[START Supplied material]
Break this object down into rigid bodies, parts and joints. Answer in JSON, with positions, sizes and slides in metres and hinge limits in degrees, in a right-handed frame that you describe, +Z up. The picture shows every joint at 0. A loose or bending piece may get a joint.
[END Supplied material]
[START Supplied material]
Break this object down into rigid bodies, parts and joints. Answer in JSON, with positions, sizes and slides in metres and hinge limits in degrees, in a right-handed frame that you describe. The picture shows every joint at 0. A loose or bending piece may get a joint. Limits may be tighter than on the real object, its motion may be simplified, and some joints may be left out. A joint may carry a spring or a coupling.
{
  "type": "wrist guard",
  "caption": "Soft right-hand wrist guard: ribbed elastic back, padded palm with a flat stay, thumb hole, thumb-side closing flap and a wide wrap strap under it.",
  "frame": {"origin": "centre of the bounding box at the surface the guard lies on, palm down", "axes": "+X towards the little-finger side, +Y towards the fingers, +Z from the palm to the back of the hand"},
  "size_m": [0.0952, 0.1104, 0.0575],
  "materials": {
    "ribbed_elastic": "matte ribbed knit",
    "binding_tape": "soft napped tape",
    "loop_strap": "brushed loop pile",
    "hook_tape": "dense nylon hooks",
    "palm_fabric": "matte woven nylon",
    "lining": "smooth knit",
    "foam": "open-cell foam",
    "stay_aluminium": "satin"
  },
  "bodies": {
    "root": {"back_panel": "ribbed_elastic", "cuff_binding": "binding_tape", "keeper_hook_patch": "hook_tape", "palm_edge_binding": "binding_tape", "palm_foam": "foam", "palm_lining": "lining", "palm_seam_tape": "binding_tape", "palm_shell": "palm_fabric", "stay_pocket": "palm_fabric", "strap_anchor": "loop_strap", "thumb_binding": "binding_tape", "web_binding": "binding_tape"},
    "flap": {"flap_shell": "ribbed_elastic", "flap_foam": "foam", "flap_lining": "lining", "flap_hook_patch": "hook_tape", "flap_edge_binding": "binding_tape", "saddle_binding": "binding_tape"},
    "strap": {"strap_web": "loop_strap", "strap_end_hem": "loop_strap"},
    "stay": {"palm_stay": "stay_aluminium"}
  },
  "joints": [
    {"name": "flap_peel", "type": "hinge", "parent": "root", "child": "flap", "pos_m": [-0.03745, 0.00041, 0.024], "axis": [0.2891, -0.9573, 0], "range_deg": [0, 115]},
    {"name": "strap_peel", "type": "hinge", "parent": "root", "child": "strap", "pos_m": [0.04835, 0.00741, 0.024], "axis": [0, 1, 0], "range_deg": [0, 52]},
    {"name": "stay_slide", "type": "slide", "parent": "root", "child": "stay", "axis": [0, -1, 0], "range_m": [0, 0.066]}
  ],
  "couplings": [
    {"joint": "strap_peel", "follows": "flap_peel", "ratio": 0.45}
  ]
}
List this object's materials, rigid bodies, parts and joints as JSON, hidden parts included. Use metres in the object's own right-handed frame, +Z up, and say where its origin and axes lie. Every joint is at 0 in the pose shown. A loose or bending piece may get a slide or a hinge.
[END Supplied material]
Task statement: Give the number of lines in the records that contain the string "shows", with no other output.

Written answer: 2